Hi readers! In the past month, I have been visiting various bookstores (as one does) searching for new books to read this summer. After talking to friends about what books I should check out next, it was suggested that I read a novel by Rainbow Rowell. I hadn’t heard of the author before, but with a first name as awesome as Rainbow I figured it was only appropriate to read all of her books immediately! On my following trip to the bookstore, I gravitated toward the Young Adult section where I found one of her most popular books – Eleanor and Park.
Eleanor and Park takes place in the late 1980’s – in the time of Walkmans and phone cords – and is about two misfit high schoolers who fall in love with each other amidst the chaos of their own lives. I know that it sounds a bit overdone but Rowell’s book is not a typical sad story YA novel; this novel is about falling in love with someone because of who they are personally and intellectually, forgetting about physicality or what others think of them. Rowell writes from both perspectives of these two very distinct characters: Eleanor, an overweight girl with wild, curly red hair, incredible sarcasm, and a penchant for eclectic clothes, and Park, a half-Korean, half-Irish kid who loves punk rock and manages to remain on the good side of the popular kids (but at the expense of not being able to share what he really thinks and feels). When these two meet on the bus to school for the first time, it’s anything but love at first sight – Eleanor quickly becomes the target of jokes and ridicule by the popular kids, and Park begrudgingly gives her the seat next to him in order to save them both from the embarrassment of the situation.
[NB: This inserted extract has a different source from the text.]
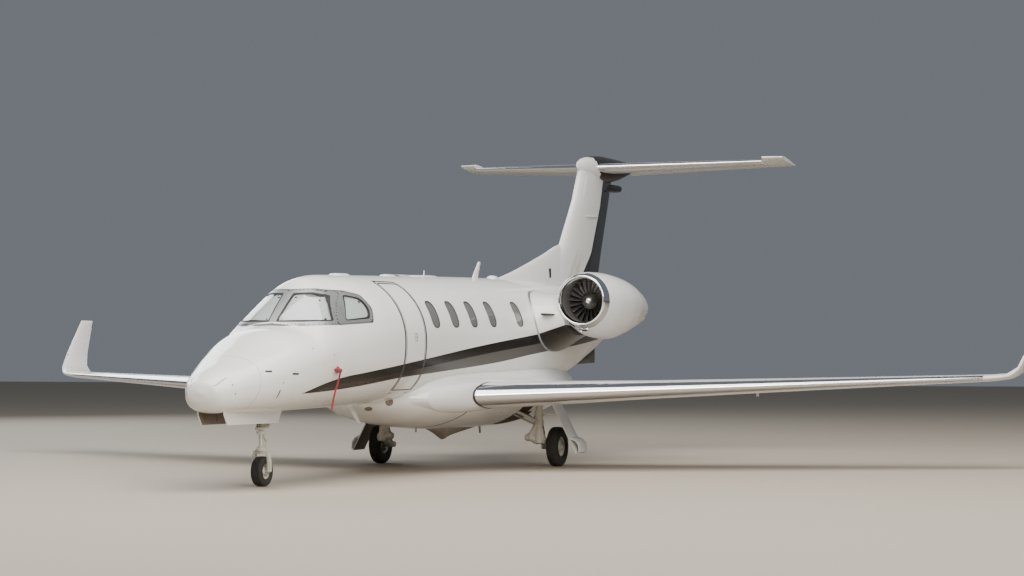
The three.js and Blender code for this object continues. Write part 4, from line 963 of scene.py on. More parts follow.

Coming into a new high school and being made fun of for the way you look is never an easy thing but Eleanor’s issues go even deeper than being a victim of bullying. Her family is very poor, and her stepfather is an abusive alcoholic whom she tries her best to avoid every day. Through the character of Eleanor, Rowell does a spectacular job giving insight into the hardship of poverty, neglect and abuse.
As I read, I realized Park was an excellent safety for Eleanor – someone to escape to, or someone to bring her out of her every day. He loves her, and he makes it evident – Park is from a family that openly expresses love and supports each other, which is very different from where Eleanor comes from. Eleanor never shares what happens in her home life with Park. She keeps him separate from the danger that looms there. This is what I think makes Eleanor and Park so unlike those cliché knight saves the damsel in distress stories – it is about a love that blossoms between two people in spite of what is going on in the outside world. Despite his ignorance to her situation, Park loves Eleanor for who she is rather than for her circumstance. In so many fairy tales, the prince comes to the rescue not because he loves the princess and her awesome personality, but because she is so obviously in need of saving. That is not this story. Eleanor and Park each have an individual depth, and they love one another because they understand each other in a way that they had never shared with anyone else before. The solace they find in one another is one that reminds the reader to not take what you love for granted and to love with your whole self, regardless of any obstacles or differences that may be in the way.